= Short problem =
Copy exactly the lines of the material below that run from the one containing "840 of part.py. More parts follow." through the one containing "is not a valid". Copy no other lines.

____

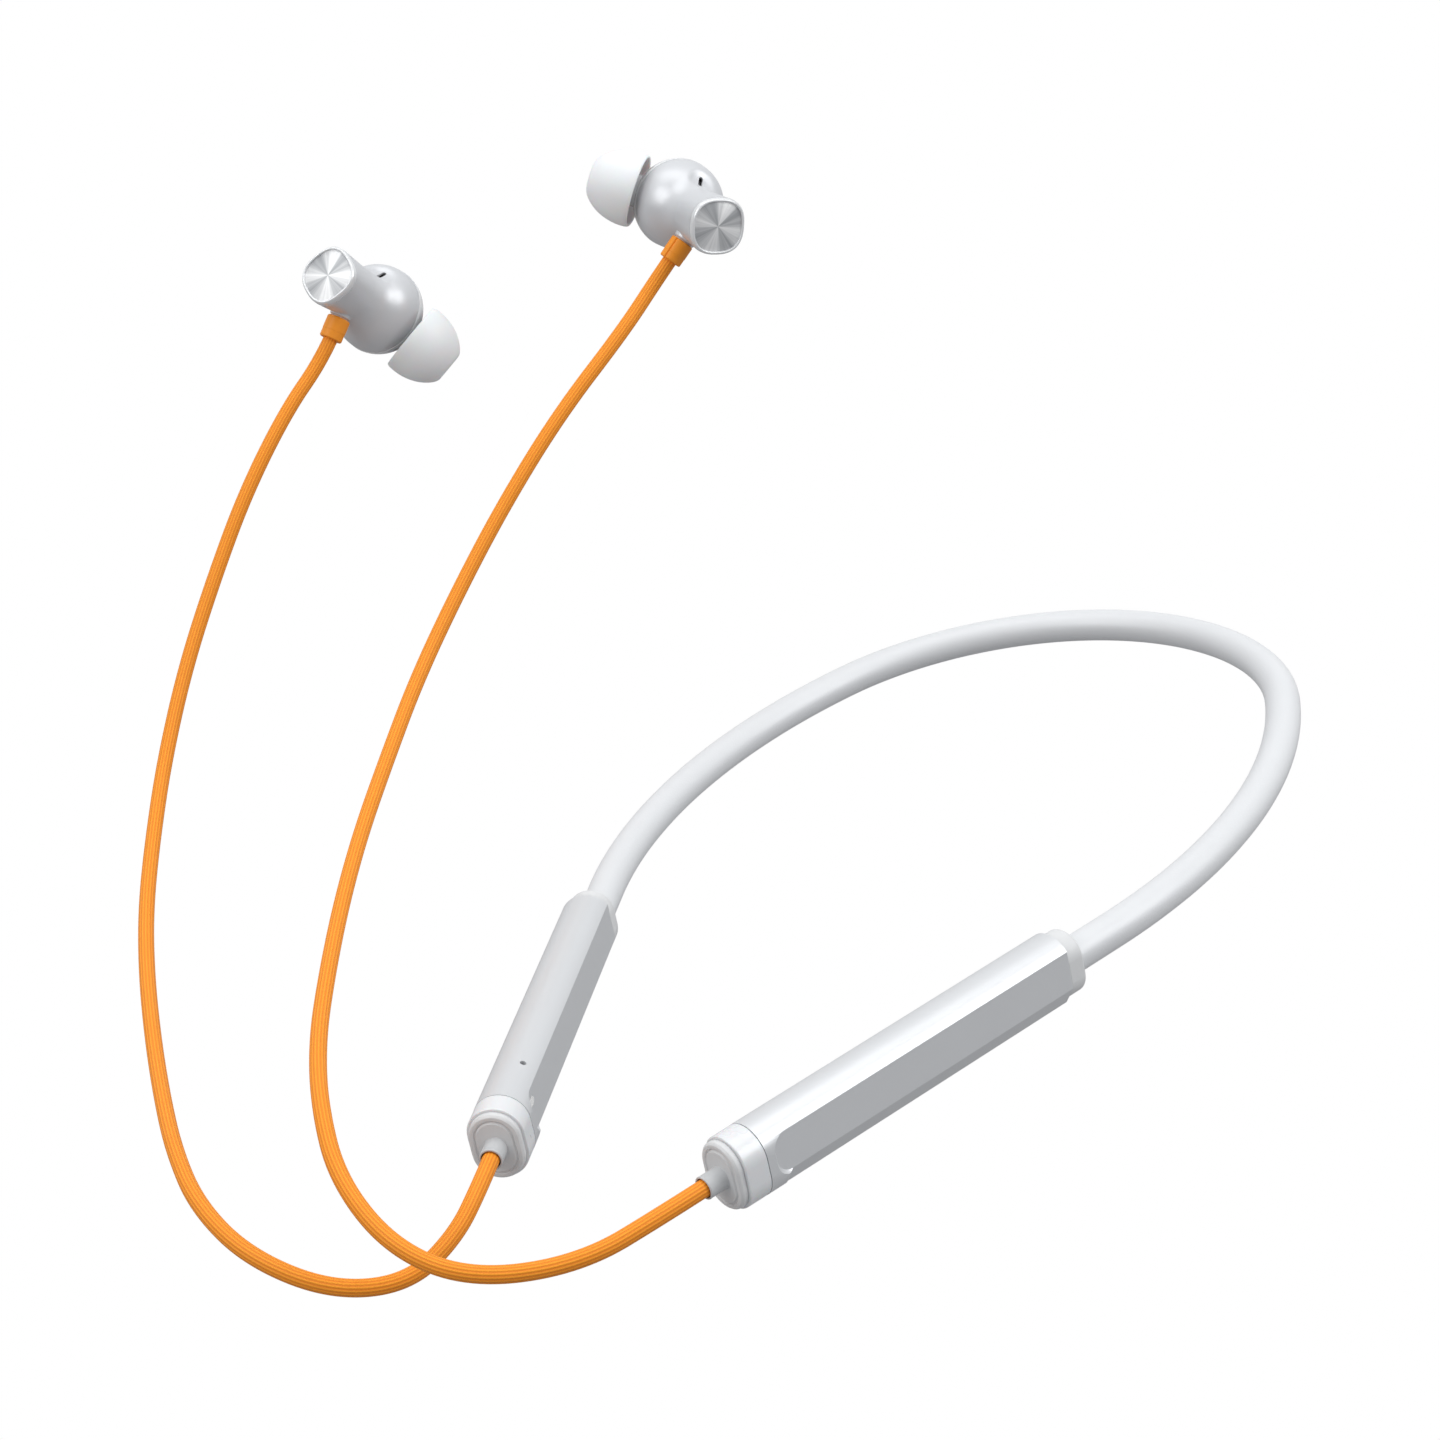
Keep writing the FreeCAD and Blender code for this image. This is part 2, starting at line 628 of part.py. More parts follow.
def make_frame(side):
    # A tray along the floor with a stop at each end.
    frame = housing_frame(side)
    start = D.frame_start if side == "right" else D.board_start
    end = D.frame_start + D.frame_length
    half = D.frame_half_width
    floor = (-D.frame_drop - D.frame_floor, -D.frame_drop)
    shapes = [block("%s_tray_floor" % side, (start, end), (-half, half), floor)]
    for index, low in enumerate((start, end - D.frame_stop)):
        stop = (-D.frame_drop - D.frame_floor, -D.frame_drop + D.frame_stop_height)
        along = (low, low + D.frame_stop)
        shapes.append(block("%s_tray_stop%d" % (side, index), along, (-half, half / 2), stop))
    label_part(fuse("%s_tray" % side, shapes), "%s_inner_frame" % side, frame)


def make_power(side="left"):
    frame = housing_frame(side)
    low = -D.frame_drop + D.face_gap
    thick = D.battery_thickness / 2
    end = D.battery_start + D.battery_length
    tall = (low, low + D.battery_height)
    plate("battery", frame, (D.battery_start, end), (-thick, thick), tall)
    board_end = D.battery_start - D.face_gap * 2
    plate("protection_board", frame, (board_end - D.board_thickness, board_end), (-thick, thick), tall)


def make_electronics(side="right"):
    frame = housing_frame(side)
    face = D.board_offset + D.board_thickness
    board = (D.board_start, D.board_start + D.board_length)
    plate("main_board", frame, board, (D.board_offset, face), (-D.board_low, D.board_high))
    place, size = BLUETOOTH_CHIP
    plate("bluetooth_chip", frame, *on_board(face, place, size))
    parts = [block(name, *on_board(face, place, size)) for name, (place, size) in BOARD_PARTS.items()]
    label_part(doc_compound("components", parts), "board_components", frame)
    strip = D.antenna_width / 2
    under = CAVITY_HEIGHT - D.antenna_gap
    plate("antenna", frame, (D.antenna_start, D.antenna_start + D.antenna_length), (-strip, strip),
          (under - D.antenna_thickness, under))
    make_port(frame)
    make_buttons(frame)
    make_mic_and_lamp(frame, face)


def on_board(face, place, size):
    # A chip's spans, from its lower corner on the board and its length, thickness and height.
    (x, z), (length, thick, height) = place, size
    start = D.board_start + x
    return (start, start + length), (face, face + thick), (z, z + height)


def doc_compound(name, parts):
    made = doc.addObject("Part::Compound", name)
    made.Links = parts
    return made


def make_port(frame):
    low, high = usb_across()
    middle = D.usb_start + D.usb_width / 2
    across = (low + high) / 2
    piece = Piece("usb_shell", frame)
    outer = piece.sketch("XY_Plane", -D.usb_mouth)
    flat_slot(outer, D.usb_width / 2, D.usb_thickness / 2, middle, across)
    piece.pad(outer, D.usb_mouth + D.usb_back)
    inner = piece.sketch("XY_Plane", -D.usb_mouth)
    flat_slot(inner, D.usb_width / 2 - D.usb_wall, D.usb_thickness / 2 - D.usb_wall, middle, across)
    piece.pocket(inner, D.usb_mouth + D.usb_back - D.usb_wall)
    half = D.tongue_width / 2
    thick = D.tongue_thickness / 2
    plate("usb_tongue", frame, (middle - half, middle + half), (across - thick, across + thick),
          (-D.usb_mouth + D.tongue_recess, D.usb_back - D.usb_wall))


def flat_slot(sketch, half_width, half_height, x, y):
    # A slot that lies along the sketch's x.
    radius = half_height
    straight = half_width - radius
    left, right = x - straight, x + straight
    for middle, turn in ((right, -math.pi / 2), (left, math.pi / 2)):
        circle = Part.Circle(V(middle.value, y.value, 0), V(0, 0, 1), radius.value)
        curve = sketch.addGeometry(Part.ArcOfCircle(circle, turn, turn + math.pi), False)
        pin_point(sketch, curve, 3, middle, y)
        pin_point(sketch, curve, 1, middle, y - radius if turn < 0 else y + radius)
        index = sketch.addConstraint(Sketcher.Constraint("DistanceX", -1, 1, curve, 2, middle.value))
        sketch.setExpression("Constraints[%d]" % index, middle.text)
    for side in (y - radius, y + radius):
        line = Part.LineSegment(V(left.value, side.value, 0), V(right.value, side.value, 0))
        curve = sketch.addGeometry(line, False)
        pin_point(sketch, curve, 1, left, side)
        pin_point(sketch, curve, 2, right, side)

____

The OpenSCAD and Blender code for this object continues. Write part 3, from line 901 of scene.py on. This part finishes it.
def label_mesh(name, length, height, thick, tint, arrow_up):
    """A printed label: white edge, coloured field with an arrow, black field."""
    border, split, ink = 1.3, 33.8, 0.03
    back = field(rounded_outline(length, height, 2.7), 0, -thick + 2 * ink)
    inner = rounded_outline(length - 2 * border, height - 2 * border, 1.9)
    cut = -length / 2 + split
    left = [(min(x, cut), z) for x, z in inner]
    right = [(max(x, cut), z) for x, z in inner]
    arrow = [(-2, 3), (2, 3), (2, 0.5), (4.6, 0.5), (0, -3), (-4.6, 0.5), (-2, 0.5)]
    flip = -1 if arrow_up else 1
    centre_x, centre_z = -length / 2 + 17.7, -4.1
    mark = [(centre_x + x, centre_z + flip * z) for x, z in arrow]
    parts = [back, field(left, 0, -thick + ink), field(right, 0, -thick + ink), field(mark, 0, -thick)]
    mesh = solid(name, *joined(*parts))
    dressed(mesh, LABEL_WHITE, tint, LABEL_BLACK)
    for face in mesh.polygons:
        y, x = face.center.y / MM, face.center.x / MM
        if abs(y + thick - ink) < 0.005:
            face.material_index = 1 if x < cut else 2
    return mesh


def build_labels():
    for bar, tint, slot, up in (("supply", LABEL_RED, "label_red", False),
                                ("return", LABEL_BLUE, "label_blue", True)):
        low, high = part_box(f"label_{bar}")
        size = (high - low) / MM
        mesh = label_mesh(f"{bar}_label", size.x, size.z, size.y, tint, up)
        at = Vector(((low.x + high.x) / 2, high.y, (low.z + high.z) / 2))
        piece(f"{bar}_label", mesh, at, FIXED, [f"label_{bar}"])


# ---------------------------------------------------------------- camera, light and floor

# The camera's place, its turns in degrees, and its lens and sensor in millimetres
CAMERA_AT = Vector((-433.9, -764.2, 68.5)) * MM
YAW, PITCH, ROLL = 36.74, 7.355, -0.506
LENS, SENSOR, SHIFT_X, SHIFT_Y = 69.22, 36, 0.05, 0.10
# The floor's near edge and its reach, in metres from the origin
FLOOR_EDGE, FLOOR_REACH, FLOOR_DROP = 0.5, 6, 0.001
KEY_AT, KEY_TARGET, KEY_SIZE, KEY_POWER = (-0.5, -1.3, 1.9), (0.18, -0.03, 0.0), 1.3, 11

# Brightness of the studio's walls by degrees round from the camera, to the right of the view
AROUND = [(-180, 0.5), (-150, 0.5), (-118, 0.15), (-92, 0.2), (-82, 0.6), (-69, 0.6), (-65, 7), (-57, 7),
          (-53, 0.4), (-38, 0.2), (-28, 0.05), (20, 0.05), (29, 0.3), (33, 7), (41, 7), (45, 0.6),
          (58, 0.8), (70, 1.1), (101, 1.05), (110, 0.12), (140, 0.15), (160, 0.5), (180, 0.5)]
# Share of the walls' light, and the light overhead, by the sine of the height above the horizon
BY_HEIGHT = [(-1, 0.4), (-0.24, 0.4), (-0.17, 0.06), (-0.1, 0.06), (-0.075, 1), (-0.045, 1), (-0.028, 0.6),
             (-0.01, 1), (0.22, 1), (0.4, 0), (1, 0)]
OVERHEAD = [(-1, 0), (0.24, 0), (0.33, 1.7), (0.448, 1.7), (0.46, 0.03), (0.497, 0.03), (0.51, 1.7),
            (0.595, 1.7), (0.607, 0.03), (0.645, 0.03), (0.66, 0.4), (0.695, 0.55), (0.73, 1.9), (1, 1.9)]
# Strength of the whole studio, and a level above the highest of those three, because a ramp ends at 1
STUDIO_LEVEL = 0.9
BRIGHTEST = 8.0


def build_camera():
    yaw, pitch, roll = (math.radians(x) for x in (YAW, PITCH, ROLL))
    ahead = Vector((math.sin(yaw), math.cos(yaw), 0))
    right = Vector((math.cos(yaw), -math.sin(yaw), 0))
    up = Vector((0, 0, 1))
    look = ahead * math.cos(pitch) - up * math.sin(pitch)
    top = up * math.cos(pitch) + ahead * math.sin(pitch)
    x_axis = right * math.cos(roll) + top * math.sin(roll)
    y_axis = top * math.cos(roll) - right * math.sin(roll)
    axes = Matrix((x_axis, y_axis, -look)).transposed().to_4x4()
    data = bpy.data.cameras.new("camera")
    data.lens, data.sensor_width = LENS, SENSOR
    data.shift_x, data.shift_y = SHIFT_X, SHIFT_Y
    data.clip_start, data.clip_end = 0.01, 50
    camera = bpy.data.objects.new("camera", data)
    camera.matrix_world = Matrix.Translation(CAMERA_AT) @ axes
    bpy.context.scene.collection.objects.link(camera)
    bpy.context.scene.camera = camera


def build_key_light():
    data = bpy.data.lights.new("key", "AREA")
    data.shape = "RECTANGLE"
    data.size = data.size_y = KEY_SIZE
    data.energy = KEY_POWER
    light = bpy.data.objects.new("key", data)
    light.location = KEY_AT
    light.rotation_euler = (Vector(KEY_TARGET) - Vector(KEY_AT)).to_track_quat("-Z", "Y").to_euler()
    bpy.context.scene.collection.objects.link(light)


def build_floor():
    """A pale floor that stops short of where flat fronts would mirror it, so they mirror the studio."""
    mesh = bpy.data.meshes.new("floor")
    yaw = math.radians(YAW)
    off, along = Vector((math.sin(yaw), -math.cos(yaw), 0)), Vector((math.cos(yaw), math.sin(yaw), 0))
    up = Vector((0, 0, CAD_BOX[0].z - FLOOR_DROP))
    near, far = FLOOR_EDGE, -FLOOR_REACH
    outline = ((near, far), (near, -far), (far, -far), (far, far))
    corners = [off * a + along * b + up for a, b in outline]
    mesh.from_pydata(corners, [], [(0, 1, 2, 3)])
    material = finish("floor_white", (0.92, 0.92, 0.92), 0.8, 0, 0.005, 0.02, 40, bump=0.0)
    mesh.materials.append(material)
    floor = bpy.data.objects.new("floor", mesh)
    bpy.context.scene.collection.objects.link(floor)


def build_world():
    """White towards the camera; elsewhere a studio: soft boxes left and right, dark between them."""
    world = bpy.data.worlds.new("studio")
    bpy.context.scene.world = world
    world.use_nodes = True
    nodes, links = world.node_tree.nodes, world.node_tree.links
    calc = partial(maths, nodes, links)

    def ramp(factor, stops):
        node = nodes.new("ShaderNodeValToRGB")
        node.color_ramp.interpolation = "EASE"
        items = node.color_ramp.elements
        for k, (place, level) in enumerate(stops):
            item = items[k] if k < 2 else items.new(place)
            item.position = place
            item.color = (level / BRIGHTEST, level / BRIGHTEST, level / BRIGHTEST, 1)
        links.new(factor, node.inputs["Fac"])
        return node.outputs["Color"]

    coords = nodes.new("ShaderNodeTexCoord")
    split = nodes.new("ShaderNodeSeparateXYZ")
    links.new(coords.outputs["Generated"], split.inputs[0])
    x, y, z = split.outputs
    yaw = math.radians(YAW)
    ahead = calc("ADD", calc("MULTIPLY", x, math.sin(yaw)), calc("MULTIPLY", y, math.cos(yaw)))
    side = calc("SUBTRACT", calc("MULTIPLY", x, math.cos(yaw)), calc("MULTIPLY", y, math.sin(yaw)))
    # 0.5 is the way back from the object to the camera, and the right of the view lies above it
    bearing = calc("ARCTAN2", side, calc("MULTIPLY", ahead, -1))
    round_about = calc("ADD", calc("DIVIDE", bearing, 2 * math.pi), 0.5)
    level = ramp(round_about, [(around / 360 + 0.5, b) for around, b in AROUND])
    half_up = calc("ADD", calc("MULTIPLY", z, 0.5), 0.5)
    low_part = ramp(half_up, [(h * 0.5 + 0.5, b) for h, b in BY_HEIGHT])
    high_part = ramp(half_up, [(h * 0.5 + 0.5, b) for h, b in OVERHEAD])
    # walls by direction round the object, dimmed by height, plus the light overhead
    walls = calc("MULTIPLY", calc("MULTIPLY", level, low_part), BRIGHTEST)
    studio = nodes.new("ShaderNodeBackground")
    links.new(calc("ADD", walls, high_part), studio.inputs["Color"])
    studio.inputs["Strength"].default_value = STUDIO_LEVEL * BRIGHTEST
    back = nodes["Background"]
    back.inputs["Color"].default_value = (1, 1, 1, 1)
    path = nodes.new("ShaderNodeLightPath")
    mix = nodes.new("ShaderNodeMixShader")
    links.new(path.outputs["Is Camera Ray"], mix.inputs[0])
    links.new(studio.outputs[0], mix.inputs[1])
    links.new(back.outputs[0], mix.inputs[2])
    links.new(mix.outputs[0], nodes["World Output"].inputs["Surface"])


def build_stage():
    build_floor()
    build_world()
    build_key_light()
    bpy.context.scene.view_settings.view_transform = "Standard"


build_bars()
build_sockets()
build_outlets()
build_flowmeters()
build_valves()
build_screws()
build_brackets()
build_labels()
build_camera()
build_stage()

____

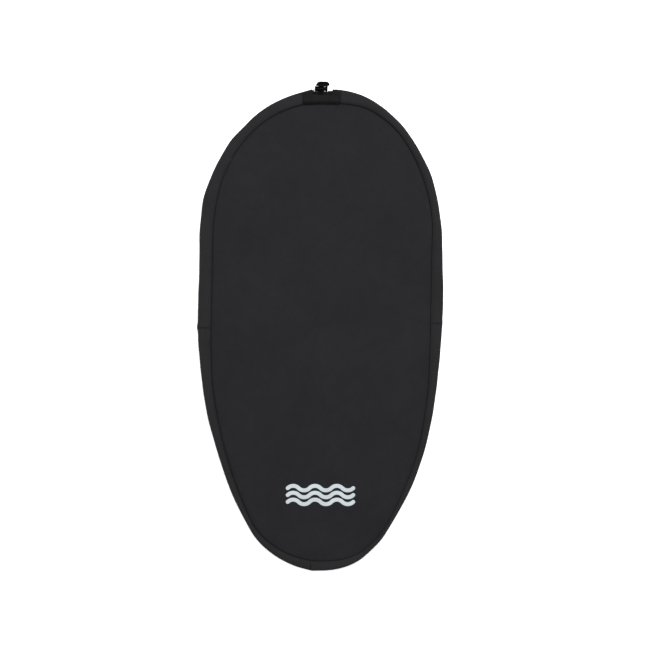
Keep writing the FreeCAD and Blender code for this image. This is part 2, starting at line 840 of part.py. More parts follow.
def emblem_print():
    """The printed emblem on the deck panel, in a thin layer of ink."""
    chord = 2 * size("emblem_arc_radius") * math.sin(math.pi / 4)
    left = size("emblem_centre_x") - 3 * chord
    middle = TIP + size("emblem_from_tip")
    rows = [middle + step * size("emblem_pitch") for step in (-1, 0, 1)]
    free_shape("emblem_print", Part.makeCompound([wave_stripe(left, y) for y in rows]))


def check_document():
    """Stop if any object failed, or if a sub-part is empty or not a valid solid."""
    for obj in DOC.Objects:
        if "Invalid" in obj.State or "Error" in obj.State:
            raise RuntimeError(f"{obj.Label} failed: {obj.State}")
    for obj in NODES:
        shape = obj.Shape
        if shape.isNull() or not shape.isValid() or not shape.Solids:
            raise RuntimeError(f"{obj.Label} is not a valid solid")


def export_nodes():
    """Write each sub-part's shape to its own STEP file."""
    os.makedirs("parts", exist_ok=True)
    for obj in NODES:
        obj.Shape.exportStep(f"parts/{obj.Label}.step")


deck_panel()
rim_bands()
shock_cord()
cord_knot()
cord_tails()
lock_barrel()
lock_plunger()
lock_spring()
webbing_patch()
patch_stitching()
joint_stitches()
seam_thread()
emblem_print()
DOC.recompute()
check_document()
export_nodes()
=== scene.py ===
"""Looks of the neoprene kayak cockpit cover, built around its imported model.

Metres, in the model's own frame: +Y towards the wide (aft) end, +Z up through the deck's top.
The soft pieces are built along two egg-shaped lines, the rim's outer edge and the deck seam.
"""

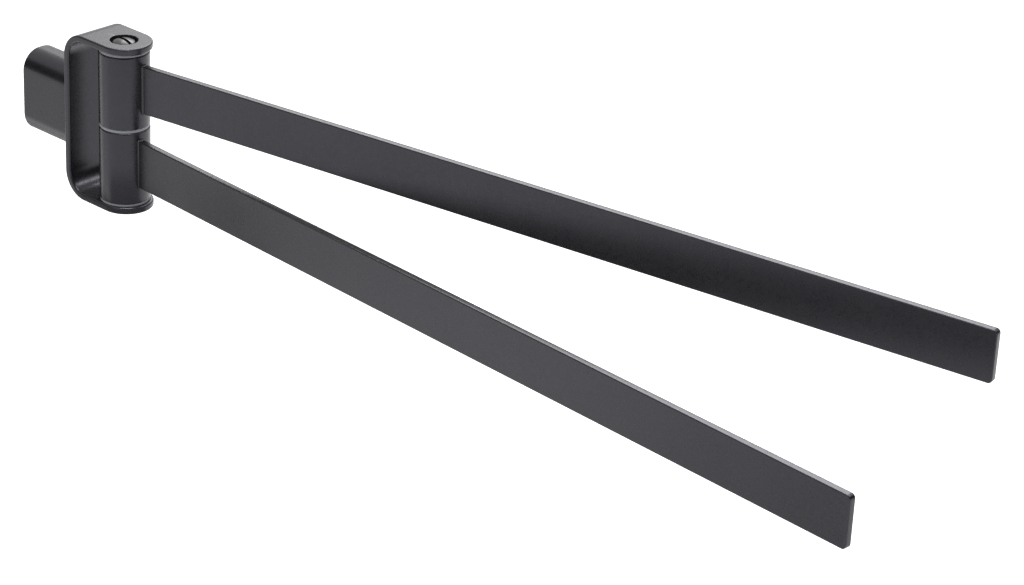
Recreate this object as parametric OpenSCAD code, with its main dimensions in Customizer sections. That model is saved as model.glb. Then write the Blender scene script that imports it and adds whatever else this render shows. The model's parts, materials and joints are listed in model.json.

____

= Answer to this problem =
Keep writing the FreeCAD and Blender code for this image. This is part 2, starting at line 840 of part.py. More parts follow.
def emblem_print():
    """The printed emblem on the deck panel, in a thin layer of ink."""
    chord = 2 * size("emblem_arc_radius") * math.sin(math.pi / 4)
    left = size("emblem_centre_x") - 3 * chord
    middle = TIP + size("emblem_from_tip")
    rows = [middle + step * size("emblem_pitch") for step in (-1, 0, 1)]
    free_shape("emblem_print", Part.makeCompound([wave_stripe(left, y) for y in rows]))


def check_document():
    """Stop if any object failed, or if a sub-part is empty or not a valid solid."""
    for obj in DOC.Objects:
        if "Invalid" in obj.State or "Error" in obj.State:
            raise RuntimeError(f"{obj.Label} failed: {obj.State}")
    for obj in NODES:
        shape = obj.Shape
        if shape.isNull() or not shape.isValid() or not shape.Solids:
            raise RuntimeError(f"{obj.Label} is not a valid solid")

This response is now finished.